One of many conditions that all people probably share is the the cruel inner whispers of doubt about who we are, what we can do, and where we belong. I have always felt like an outsider. No matter which party I go to, what crowd I’m with, etc., there is almost always a hushed little mean girl in the back of my mind, reminding me in bored, condescending tones, “You don’t belong here.”
Saturday at Dragon*Con, this voice was sent to its room to think about its actions and not come out until it’s ready to behave.
Though I have always appreciated geek culture, I have never quite been a part of it. I like to save the world and everything, but most first-person template video games give me motion sickness. There are many anime shows and movies that I enjoy, but others leave me wrinkling my nose and muttering ridiculously logical things like, “She can’t possibly function like a normal human being, let alone fight crime with those things bouncing around. How does she even stand upright?
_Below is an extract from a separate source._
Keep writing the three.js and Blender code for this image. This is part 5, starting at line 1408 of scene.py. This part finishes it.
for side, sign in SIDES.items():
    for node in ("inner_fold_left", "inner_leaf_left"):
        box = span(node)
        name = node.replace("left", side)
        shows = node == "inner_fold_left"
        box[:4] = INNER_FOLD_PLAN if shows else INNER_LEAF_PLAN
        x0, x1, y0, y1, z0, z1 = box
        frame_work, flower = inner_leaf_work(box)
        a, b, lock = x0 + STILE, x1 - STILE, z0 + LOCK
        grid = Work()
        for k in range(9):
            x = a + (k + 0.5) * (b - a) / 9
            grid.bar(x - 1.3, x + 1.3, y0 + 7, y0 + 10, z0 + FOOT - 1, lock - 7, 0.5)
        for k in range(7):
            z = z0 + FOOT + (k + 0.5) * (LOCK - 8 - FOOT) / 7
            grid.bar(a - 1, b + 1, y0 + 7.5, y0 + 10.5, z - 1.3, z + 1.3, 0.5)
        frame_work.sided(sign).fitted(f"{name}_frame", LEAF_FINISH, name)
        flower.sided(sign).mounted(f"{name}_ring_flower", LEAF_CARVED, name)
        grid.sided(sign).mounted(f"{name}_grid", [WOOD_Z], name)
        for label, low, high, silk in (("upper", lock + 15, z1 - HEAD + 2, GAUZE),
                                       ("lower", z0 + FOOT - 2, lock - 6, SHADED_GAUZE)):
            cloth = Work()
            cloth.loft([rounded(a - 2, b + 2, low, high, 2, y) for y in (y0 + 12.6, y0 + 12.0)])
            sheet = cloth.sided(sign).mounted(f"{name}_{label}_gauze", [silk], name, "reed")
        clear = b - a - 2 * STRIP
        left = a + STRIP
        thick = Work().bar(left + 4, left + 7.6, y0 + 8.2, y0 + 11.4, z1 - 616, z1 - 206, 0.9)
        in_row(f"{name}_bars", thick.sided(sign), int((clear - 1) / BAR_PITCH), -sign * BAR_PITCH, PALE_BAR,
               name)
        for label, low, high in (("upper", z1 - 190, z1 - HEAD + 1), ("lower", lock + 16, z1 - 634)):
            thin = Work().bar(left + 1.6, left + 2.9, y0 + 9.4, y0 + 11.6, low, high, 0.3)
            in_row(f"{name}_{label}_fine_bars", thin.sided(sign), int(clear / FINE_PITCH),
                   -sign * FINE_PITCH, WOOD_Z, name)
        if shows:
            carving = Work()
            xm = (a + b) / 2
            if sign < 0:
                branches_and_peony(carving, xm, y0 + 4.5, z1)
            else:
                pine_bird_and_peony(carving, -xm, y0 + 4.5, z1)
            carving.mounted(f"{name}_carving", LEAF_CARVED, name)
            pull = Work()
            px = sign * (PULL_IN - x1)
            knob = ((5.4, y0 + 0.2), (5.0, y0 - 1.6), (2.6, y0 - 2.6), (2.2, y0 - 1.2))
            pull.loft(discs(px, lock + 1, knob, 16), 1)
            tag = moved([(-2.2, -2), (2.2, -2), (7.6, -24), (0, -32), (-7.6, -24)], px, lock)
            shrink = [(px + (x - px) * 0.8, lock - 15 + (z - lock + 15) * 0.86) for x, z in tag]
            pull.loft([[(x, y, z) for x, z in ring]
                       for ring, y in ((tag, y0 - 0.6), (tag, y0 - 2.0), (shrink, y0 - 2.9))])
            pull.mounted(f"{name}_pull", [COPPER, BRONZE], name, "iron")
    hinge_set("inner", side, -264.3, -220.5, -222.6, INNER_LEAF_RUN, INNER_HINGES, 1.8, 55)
Finally, while I’m not opposed to SciFi, I never got into it since there are never any horses in space.
Taking into consideration my weak inner ear and firm dependence on reality and legitimate body proportions, I can’t in good conscience declare myself to be a geek. I don’t fit in with that subculture.
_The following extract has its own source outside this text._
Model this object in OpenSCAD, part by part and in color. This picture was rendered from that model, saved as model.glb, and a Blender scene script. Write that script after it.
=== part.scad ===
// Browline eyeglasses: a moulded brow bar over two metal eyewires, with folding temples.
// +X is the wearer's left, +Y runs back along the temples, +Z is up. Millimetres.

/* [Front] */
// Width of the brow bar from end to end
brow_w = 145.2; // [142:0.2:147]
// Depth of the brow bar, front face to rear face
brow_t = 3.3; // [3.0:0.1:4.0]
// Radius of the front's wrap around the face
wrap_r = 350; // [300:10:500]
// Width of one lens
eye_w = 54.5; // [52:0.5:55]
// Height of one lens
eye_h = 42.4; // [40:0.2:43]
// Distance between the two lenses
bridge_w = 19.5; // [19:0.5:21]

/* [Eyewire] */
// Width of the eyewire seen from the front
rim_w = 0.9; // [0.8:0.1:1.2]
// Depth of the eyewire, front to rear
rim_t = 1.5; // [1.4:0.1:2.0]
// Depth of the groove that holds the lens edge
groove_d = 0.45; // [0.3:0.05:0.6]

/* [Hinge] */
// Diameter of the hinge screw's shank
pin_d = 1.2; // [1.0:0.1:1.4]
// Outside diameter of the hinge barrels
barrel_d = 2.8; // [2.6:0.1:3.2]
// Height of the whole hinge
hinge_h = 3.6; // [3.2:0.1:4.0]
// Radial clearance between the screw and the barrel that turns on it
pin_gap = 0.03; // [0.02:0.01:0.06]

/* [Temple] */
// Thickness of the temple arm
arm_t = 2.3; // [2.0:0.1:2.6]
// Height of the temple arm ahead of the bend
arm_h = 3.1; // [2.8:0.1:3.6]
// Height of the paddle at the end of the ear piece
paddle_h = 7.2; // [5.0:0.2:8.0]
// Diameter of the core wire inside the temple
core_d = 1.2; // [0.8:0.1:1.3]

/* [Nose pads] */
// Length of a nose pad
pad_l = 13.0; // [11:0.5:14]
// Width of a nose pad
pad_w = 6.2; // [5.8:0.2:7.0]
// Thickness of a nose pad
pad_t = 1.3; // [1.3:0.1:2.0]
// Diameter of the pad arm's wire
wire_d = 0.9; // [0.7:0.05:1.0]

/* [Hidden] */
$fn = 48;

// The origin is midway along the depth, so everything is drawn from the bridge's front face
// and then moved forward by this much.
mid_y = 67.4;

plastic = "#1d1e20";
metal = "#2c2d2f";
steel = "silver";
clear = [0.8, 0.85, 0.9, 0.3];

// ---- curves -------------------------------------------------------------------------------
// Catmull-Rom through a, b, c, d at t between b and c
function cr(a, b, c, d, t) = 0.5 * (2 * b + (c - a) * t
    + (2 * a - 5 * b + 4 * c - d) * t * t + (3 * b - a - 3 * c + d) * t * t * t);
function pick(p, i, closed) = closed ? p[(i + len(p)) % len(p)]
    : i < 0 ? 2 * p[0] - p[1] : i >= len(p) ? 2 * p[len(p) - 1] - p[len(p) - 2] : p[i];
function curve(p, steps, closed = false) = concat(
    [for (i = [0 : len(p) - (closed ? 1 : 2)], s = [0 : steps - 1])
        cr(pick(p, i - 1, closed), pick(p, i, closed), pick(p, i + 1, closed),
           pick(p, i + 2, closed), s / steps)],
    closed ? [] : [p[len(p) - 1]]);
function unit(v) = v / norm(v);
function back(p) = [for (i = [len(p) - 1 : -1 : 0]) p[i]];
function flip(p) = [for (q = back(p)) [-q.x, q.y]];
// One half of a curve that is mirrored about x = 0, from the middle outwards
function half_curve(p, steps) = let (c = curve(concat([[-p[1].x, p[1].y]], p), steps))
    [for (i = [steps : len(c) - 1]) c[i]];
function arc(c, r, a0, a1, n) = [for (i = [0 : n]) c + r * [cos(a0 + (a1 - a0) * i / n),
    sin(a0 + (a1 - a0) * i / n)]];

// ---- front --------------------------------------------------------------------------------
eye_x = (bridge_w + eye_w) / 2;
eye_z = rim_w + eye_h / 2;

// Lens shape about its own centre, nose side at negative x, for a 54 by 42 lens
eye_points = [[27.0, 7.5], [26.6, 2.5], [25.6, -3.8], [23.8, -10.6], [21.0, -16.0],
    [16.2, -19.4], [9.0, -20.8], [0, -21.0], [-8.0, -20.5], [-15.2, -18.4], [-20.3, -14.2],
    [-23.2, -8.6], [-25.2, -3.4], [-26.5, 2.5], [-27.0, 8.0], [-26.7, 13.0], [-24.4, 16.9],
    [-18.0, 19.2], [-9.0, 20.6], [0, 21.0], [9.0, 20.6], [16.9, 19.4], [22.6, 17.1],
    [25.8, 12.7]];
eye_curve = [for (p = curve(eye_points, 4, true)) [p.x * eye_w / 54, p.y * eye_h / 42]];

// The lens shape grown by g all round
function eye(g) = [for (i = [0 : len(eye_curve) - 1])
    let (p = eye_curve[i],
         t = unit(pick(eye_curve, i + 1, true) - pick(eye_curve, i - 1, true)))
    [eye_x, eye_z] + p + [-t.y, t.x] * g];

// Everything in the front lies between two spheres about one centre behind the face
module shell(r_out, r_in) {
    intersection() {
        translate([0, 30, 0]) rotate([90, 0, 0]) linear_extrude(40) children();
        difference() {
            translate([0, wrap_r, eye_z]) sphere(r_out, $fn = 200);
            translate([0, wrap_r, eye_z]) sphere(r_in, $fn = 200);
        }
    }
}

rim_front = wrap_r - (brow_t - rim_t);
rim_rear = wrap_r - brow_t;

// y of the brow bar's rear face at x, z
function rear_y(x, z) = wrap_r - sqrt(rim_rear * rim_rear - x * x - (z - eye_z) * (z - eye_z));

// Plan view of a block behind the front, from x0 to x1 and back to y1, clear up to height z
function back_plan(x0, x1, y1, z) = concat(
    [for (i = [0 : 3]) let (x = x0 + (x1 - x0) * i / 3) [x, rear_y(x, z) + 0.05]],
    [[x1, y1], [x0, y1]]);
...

However, I do relate to the people in it. And, evidently, there are a lot of people in it.
No matter what the subject is of a given panel or track at D*C, there are people that are keenly interested in learning more about it. Lines of fans passionate enough to spend time and money on fashioning costumes, buying tickets, and even booking overpriced hotel rooms consume the streets and major hotels of Atlanta each year. Some are just there to party. Others are there as tourists. Some are there to get their geek on. However, there’s a great thirst at Dragon*Con, a thirst to not only learn more about a given subject, but to open up its skin, climb in, and curl up in a happy little geekball.
Too much? No, it’s not. Trust me.
Aside from the desire to learn and discover new loves at Dragon*Con, there’s also a desire to share that love and knowledge. People stop each other and comment on the accuracy of one another’s costumes (or if they’re like me, they just scream “OH MY GOD IT’S DOCTOR HORRIBLE AND CAPTAIN HAMMER!” or “HOLY CRAP WHAT’S THAT?!”) It’s hard to feel like an outsider. There is a sense of community where even the most alienated can feel at home. That sneering little voice of doubt is silenced. After all, this is a gathering that consists at least partially, if not entirely, of people who have felt marginalized by society for much of their lives. They’ve been jeered at, shunned, and insulted because of the whole wear-its-skin-and-curl-into-a-geekball thing. At Dragon*Con, no one is singled out for being too passionate about the things they love.
What else is Dragon*Con for, if not to celebrate that overenthusiasm?
For those who are curious, yes, I dressed up. Along with 50 or 60 other fangirls, I dressed as Kaylee Frye from Firefly, a short-lived show deeply misunderstood by TV executives and deeply loved by its fans. ( Author’s note: There are horses in space! ) Even random cops on the street complimented my Kayleeness, and passersby exclaimed how cute a couple my boyfriend (dressed as Simon) and I were. Meanwhile, that nagging voice didn’t utter a peep.
There’s no moral to the story. No underlying themes to unwravel. If you want to go to D*C but fear you aren’t quite geeky enough to make the cut, go to D*C anyway. A dicussion from Lewis Caroll’s Alice in Wonderland comes to mind:
“We’re all mad here. I’m mad. You’re mad.”
“How do you know I’m mad?”
“You must be. Or you wouldn’t have come here.”
Go wherever you’d like to go and do whatever you’d like to do. Those annoying doubts and insecurities will take care of themselves.